Dataset extract>
^^^^^^^^^^^^^^^^

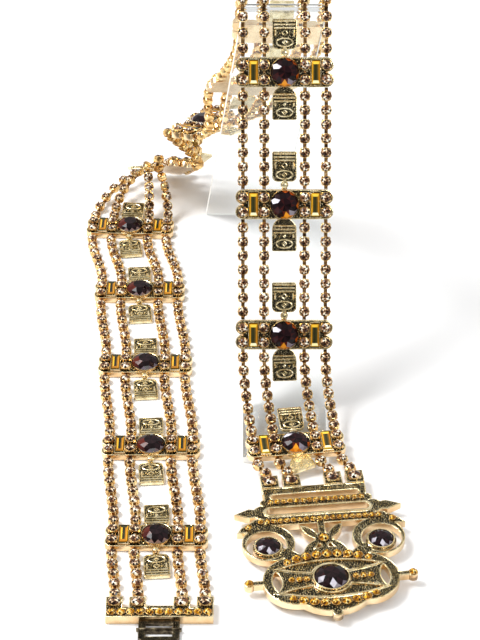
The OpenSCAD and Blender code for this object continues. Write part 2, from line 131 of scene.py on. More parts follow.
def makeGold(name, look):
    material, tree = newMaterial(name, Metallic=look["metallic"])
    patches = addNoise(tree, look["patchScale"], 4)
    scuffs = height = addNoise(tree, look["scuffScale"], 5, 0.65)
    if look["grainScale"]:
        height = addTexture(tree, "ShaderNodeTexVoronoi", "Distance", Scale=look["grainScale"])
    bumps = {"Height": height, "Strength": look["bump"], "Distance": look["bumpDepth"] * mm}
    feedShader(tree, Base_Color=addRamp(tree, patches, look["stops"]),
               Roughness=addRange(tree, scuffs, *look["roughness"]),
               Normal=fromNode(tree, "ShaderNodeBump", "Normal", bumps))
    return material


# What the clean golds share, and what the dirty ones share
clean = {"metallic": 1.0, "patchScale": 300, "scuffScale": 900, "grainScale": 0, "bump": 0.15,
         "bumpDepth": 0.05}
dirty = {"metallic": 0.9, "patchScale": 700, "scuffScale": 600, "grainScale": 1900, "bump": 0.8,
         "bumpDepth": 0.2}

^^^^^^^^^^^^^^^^

From the opening line of the data above, please print each line as written up to and including the line that contains "return material", and nothing more.

The response>
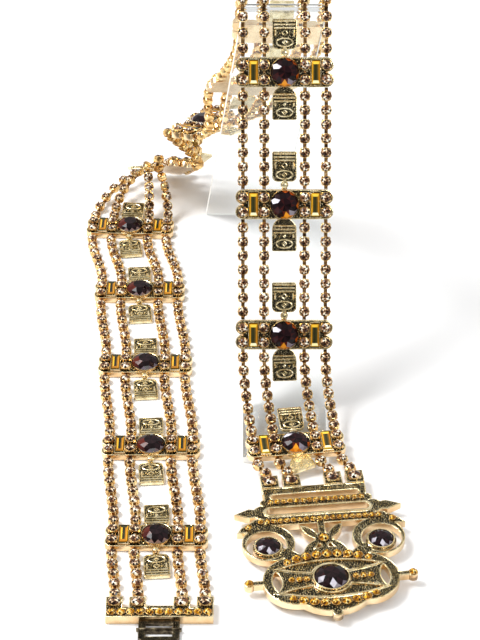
The OpenSCAD and Blender code for this object continues. Write part 2, from line 131 of scene.py on. More parts follow.
def makeGold(name, look):
    material, tree = newMaterial(name, Metallic=look["metallic"])
    patches = addNoise(tree, look["patchScale"], 4)
    scuffs = height = addNoise(tree, look["scuffScale"], 5, 0.65)
    if look["grainScale"]:
        height = addTexture(tree, "ShaderNodeTexVoronoi", "Distance", Scale=look["grainScale"])
    bumps = {"Height": height, "Strength": look["bump"], "Distance": look["bumpDepth"] * mm}
    feedShader(tree, Base_Color=addRamp(tree, patches, look["stops"]),
               Roughness=addRange(tree, scuffs, *look["roughness"]),
               Normal=fromNode(tree, "ShaderNodeBump", "Normal", bumps))
    return material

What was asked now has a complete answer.